ABC Bank and John agree to the terms of the agreement, which stipulate that John will sign over the deed to his property and vacate the premises. Thus, in exchange, ABC Bank will forgive the outstanding debt and refrain from pursuing foreclosure proceedings against John.
John signs over the deed to his property and vacates the premises, and ABC Bank assumes ownership of the property. However, the bank may still report the debt forgiveness to the IRS (Internal Revenue Service), which could result in tax consequences for John. Additionally, the bank may require John to maintain the property and pay any outstanding liens or taxes before completing the deed in lieu of foreclosure.
Example #2
Consider that Sarah owns a commercial property she has been using as collateral for a loan with her lender, XYZ Bank. Unfortunately, Sarah has fallen behind on her loan payments due to financial difficulties and is in danger of defaulting.
Recognizing that foreclosure proceedings could be costly and time-consuming, XYZ Bank offers Sarah a deed in lieu of a foreclosure agreement. In addition, if Sarah agrees to transfer ownership of the property to the bank, XYZ Bank will forgive the outstanding debt and refrain from pursuing foreclosure proceedings against her.
Sarah agrees to the terms of the agreement, signs the deed to the property, and vacates the premises. As a result, XYZ Bank assumes ownership of the property and releases Sarah from any further obligations related to the loan.
As part of the agreement, XYZ Bank may require Sarah to maintain the property until the transfer of ownership is complete. Additionally, the bank may still report the debt forgiveness to the IRS, which could result in tax consequences for Sarah.
In this example, the deed in lieu of a foreclosure agreement provides a mutually beneficial solution for Sarah and XYZ Bank. As a result, Sarah can avoid the negative consequences of foreclosure on her credit report and financial stability. At the same time, XYZ Bank can recoup some of its losses on the defaulted loan without resorting to costly and time-consuming foreclosure proceedings.
Tax Consequences
A deed in lieu of foreclosure may have tax consequences for the borrower, as the debt forgiveness by the lender could be treated as taxable income by the IRS. The forgiven debt is generally considered income and reported to the IRS on Form 1099-C by the lender. Thus it means that the borrower may be required to pay income tax on the amount of debt forgiven, which could result in a higher tax bill for the borrower.

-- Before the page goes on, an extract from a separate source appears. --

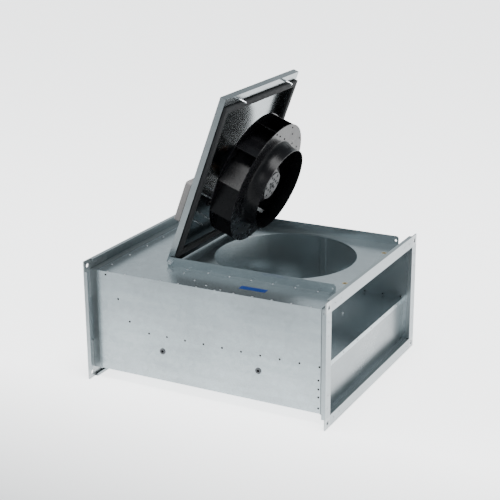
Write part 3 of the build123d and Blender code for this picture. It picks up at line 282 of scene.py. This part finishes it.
def foam_gasket():
    """The foam frame under the lid.

    Its section is a square with soft corners, a superellipse of power eight.  The section runs
    round a rectangle, and a point further out in the section lies on a larger rectangle, so the
    corners are mitred.  Slow sines along the strip make its edges wander by a quarter millimetre,
    and others lift its lower face by up to half a millimetre.
    """
    turn = np.linspace(0, 2 * pi, 40, endpoint=False)
    soft = (np.abs(np.cos(turn)) ** 8 + np.abs(np.sin(turn)) ** 8) ** (-1 / 8)
    side, lift = STRIP_HALF * soft * np.cos(turn), soft * np.sin(turn)
    step = np.linspace(-1, 1, 90, endpoint=False)
    one = np.ones_like(step)
    u = np.concatenate([step, one, -step, -one])[:, None]
    y = np.concatenate([-one, step, one, -step])[:, None]
    run = np.arange(len(u))[:, None] / len(u) * 2 * pi
    wander = 0.00025 * (np.sin(23 * run) + 0.6 * np.sin(61 * run + 1.0)) * np.abs(np.cos(turn))
    out = side + wander * np.sign(np.cos(turn))
    press = 0.00022 * (1 + np.sin(37 * run + 2.0 * np.sin(5 * run))) * (lift < 0)
    half_thick = (STRIP_HIGH - STRIP_LOW) / 2
    v = (STRIP_LOW + STRIP_HIGH) / 2 + half_thick * lift + press
    points = lid_point(FOAM_MIDDLE + (FOAM_HALF_LONG + out) * u, (FOAM_HALF_WIDE + out) * y, v)
    piece = grid_mesh("foam_gasket", points, "foam", "lid")
    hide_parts("lid_gasket")


foam_gasket()


# ---------------------------------------------------------------- floor, light and camera
def floor():
    """A large plain pale floor, lit from below like a light table, whose glow fades out in front.

    The sheet metal mirrors the floor, so the fade gives the front panel its shading.
    """
    half = 30.0
    glow_gone, glow_full = -1.05, -0.33
    mesh = bpy.data.meshes.new("floor")
    corners = [(-half, -half, 0), (half, -half, 0), (half, half, 0), (-half, half, 0)]
    mesh.from_pydata(corners, [], [(0, 1, 2, 3)])
    plane = bpy.data.objects.new("floor", mesh)
    scene.collection.objects.link(plane)
    g = Graph("floor paper", (0.92, 0.92, 0.92), 0.9)
    split = g.new("ShaderNodeSeparateXYZ")
    g.feed(split.inputs[0], g.place)
    glow = g.ramp(split.outputs["Y"], glow_gone, glow_full, 0.0, 2.4)
    g.set(Emission_Color=(1, 1, 1, 1), Emission_Strength=glow)
    mesh.materials.append(g.material)


def area_light(name, place, aim, size, power):
    """A rectangular softbox at a place, turned to its aim.  Sizes in metres, power in watts."""
    data = bpy.data.lights.new(name, "AREA")
    data.shape = "RECTANGLE"
    data.size, data.size_y = size
    data.energy = power
    light = bpy.data.objects.new(name, data)
    light.matrix_world = looking(Vector(place), Vector(aim))
    scene.collection.objects.link(light)


def looking(place, aim):
    """A matrix at a place whose -Z points at the aim."""
    turn = (aim - place).to_track_quat("-Z", "Y")
    return Matrix.Translation(place) @ turn.to_matrix().to_4x4()


def camera():
    """The camera, from its azimuth, elevation and a small roll."""
    az, el, roll = radians(AZIMUTH), radians(ELEVATION), radians(ROLL)
    ahead = Vector((cos(el) * sin(az), cos(el) * cos(az), -sin(el)))
    right = ahead.cross(Vector((0, 0, 1))).normalized()
    up = right.cross(ahead)
    right, up = cos(roll) * right + sin(roll) * up, cos(roll) * up - sin(roll) * right
    data = bpy.data.cameras.new("camera")
    data.lens = LENS
    data.sensor_width = SENSOR
    turn = Matrix((right, up, -ahead)).transposed().to_4x4()
    cam = bpy.data.objects.new("camera", data)
    cam.matrix_world = Matrix.Translation(CAMERA_PLACE) @ turn
    scene.collection.objects.link(cam)
    scene.camera = cam


def surroundings():
    """Studio air: pale up to about twenty degrees above the floor, and dim higher up.

    The top panel mirrors the pale band, and the upright sheets mirror the dim part.
    """
    world = bpy.data.worlds.new("studio")
    world.use_nodes = True
    tree = world.node_tree
    back = tree.nodes["Background"]
    place = tree.nodes.new("ShaderNodeTexCoord")
    split = tree.nodes.new("ShaderNodeSeparateXYZ")
    tree.links.new(place.outputs["Generated"], split.inputs[0])
    ramp = tree.nodes.new("ShaderNodeValToRGB")
    stops = ramp.color_ramp.elements
    stops[0].position, stops[0].color = 0.0, (1.0, 1.0, 1.0, 1)
    stops[1].position, stops[1].color = 1.0, (0.50, 0.55, 0.58, 1)
    tones = {0.05: (0.90, 0.97, 1.00), 0.34: (1.15, 1.25, 1.30),
             0.52: (0.30, 0.35, 0.38), 0.75: (0.30, 0.34, 0.37)}
    for height, tone in tones.items():
        stops.new(height).color = (*tone, 1)
    tree.links.new(split.outputs["Z"], ramp.inputs["Fac"])
    tree.links.new(ramp.outputs["Color"], back.inputs["Color"])
    back.inputs["Strength"].default_value = 1.0
    scene.world = world


floor()
camera()
surroundings()
area_light("front softbox", (0.6, -4.6, 3.4), (0, 0, 0.2), (2.4, 1.6), 45)
area_light("left softbox", (-3.6, -2.2, 2.6), (0, 0, 0.3), (1.2, 1.6), 50)
area_light("right softbox", (4.2, -0.6, 2.6), (0, 0, 0.3), (1.4, 1.6), 12)
area_light("overhead softbox", (0.6, -0.6, 5.0), (0, 0.2, 0), (2.4, 2.0), 260)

However, under certain circumstances, borrowers may be able to exclude the forgiven debt from their taxable income. For example, the Mortgage Forgiveness Debt Relief Act of 2007 allowed taxpayers to exclude up to $2 million of the forgiven debt on their primary residence from taxable income. Still, this law expired at the end of 2020.
Borrowers need to consult with a tax professional to determine the potential tax consequences of a deed in lieu of foreclosure and to explore any available options to minimize the tax impact.
Advantages And Disadvantages
Deed in lieu of foreclosure can have advantages and disadvantages for borrowers and lenders.
Advantages For Borrowers
- Avoidance of foreclosure and the negative consequences on credit score and financial stability.
- Faster resolution of the defaulted loan compared to a foreclosure.
- Potential for a more favorable outcome on the borrower's credit report.
Disadvantages For Borrowers
- Potential tax consequences due to debt forgiveness.
- Possible negative impact on credit score, though it's generally less severe than a foreclosure.
- May be required to meet certain conditions, such as maintaining the property or paying outstanding liens or taxes, before completing the agreement.
Advantages For Lenders
- Quicker and less expensive resolution of defaulted loans compared to a foreclosure.
- Avoidance of legal complexities associated with foreclosure proceedings.
- Possibility of recouping some of the losses on the defaulted loan.
Disadvantages For Lenders
- Possible reduction in the amount of the outstanding debt due to debt forgiveness.
- Risk of taking on a property with unknown defects or liens.
- Potential for legal challenges by borrowers who feel they were not treated fairly in the agreement.
Deed In Lieu Of Foreclosure vs Short Sale
Feature | Deed in Lieu of Foreclosure | Short Sale |
---|---|---|
Definition | The borrower voluntarily gives up ownership of the property to the lender in exchange for forgiveness of the outstanding debt. | The borrower sells the property for less than the outstanding debt, and the lender agrees to accept the proceeds as the satisfaction of the debt. |
Effect on Credit Score | The negative impact, but generally less severe than foreclosure. | The negative impact, but generally less severe than foreclosure. |
Process | Initiated by the borrower who contacts the lender to express their interest. | Initiated by the borrower who lists the property for sale, and the lender agrees to accept the proceeds as the satisfaction of the debt. |
Time to Complete | Quicker than foreclosure but may take several weeks to several months to complete. | Longer than deed in lieu of foreclosure, typically takes several months to complete. |
Tax Consequences | Forgiveness of debt may be treated as taxable income by the IRS. | Forgiveness of debt may be treated as taxable income by the IRS. |
Possibility of Deficiency Judgment | The lender may still pursue a deficiency judgment against the borrower for any remaining balance owed after the sale. | The lender may still pursue a deficiency judgment against the borrower for any remaining balance owed after the sale. |
Relinquishing Property | The borrower voluntarily gives up ownership of the property to the lender. | The borrower sells the property to a third party. |
Frequently Asked Questions (FAQs)
In the case of a deceased homeowner, a deed in lieu of foreclosure may be an option for the estate to avoid foreclosure and potentially reduce the financial burden on the estate.
The consequences of a deed in lieu of foreclosure can include multiple implications due to debt forgiveness, the potential impact on credit score, and possible conditions that must be met before completing the agreement.
Yes, a deed in lieu of foreclosure can harm the borrower's credit score. The extent of the impact on the credit score may depend on various factors, such as the borrower's credit history and the lender's reporting practices. However, the negative impact is typically less severe than that of foreclosure.